God forgive us: When the debates about slavery were at their most virulent and vicious there were verses of the Holy Bible that were used in defence of slavery- St Paul, after all, talks about slaves being obedient and faithful to their owners: there’s even an entire epistle in the New Testament that deals with slavery. But, and this is where the life of the Church both challenges the Bible and is challenged by the Bible, the deeper, more decisive words of Holy Scripture and the sacramental life of the Church are that “in Christ there is a new creation, in Christ there is neither male nor female, slave nor free, Gentile nor Jew for all are made [and being re-made] in God’s image” and therefore all are deserving of respect, decency, honour and freedom: slavery is an abomination, a very [true] abomination, when understood in the sacramental light of Christ.
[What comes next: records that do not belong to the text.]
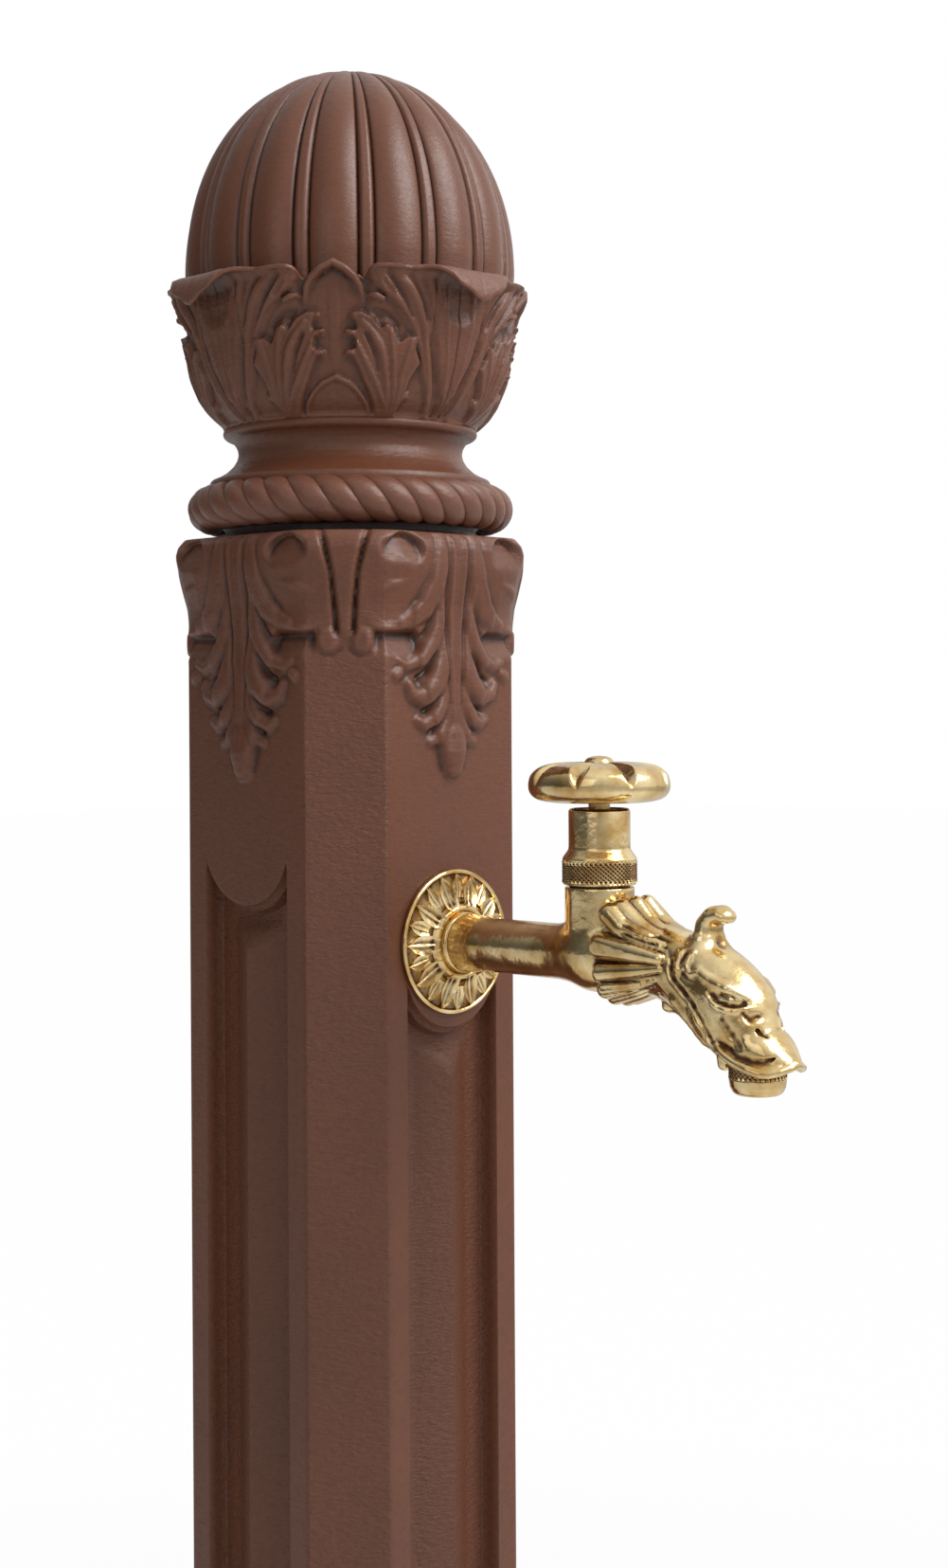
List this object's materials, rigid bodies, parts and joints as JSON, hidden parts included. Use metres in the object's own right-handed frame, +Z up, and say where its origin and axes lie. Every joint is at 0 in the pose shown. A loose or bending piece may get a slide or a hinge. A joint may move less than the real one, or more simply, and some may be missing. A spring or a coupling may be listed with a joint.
{
  "type": "garden standpipe",
  "caption": "Free-standing cast column with a leaf-cup finial and a creature-headed brass tap, for outdoor water supply.",
  "frame": {"origin": "on the column's axis at the ground, the centre of the four anchor holes", "axes": "+Z up the column, -Y towards the tap's outlet, +X to the right of a person who stands behind the column and looks over the tap"},
  "size_m": [0.196, 0.3172, 1.0566],
  "materials": {
    "painted_iron": "satin brown paint over a lightly grained casting",
    "galvanised_steel": "dull zinc coat",
    "aged_brass": "aged brass with dark patina in its hollows",
    "turned_brass": "plain turned brass",
    "black_rubber": "matt black rubber"
  },
  "bodies": {
    "post": {"base": "painted_iron", "column": "painted_iron", "base_bolts": "galvanised_steel", "base_washers": "galvanised_steel", "finial": "painted_iron", "finial_stud": "galvanised_steel", "stud_washer": "galvanised_steel", "stud_locknut": "galvanised_steel", "riser_pipe": "galvanised_steel", "pipe_grommet": "black_rubber", "inlet_coupling": "galvanised_steel", "tap_elbow": "galvanised_steel", "tail_backnut": "turned_brass", "tail_washer": "turned_brass", "rosette": "aged_brass", "tap_body": "aged_brass", "nozzle_ring": "aged_brass", "nozzle_gasket": "black_rubber", "jet_disc": "turned_brass", "body_gasket": "black_rubber", "headwork": "turned_brass", "gland_packing": "black_rubber", "gland_nut": "turned_brass", "knurled_cap": "aged_brass"},
    "jumper_set": {"jumper": "turned_brass", "seat_washer": "black_rubber", "jumper_nut": "turned_brass"},
    "spindle_set": {"spindle": "turned_brass", "handwheel": "aged_brass", "wheel_screw": "aged_brass"}
  },
  "joints": [
    {"name": "valve_lift", "type": "slide", "parent": "post", "child": "jumper_set", "axis": [0, 0, 1], "range_m": [0, 0.006]},
    {"name": "handwheel_turn", "type": "hinge", "parent": "jumper_set", "child": "spindle_set", "pos_m": [0, -0.131, 0.776], "axis": [0, 0, 1], "range_deg": [0, 1080]}
  ],
  "couplings": [
    {"joint": "valve_lift", "follows": "handwheel_turn", "m_per_rad": 0.0003183}
  ]
}
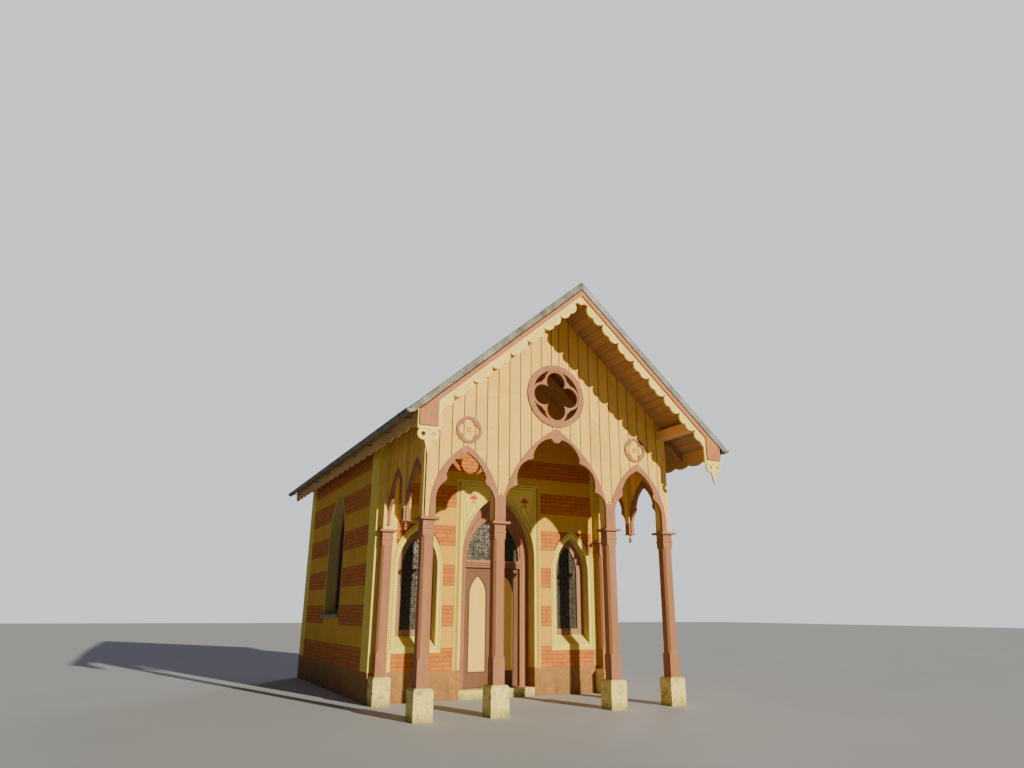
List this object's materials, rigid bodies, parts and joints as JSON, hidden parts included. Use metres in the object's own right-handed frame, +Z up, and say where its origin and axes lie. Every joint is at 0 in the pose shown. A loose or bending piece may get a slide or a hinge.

These very questions and thorny problems inspired artists, musicians, thinkers, scientists, industrialists, politicians, ordinary men and women and children five hundred years ago at the Reformation, and also two hundred years ago with the abolition of slavery: what I want to know is how can we ask, what questions might we raise today, to spark imagination in minds, in souls, in hearts, what kind of questioning can we help set in process/ can we provoke so that it can ignite the kind of cultural shift- re-training or re-learning of grammar so that people can see, can understand, can in their turn ask questions that will bring life and nourishment and imagination. In an age of mere celebrity and entertainment how do we retrieve our heroes and saints who show us the true beauty of holiness and the holiness of beauty.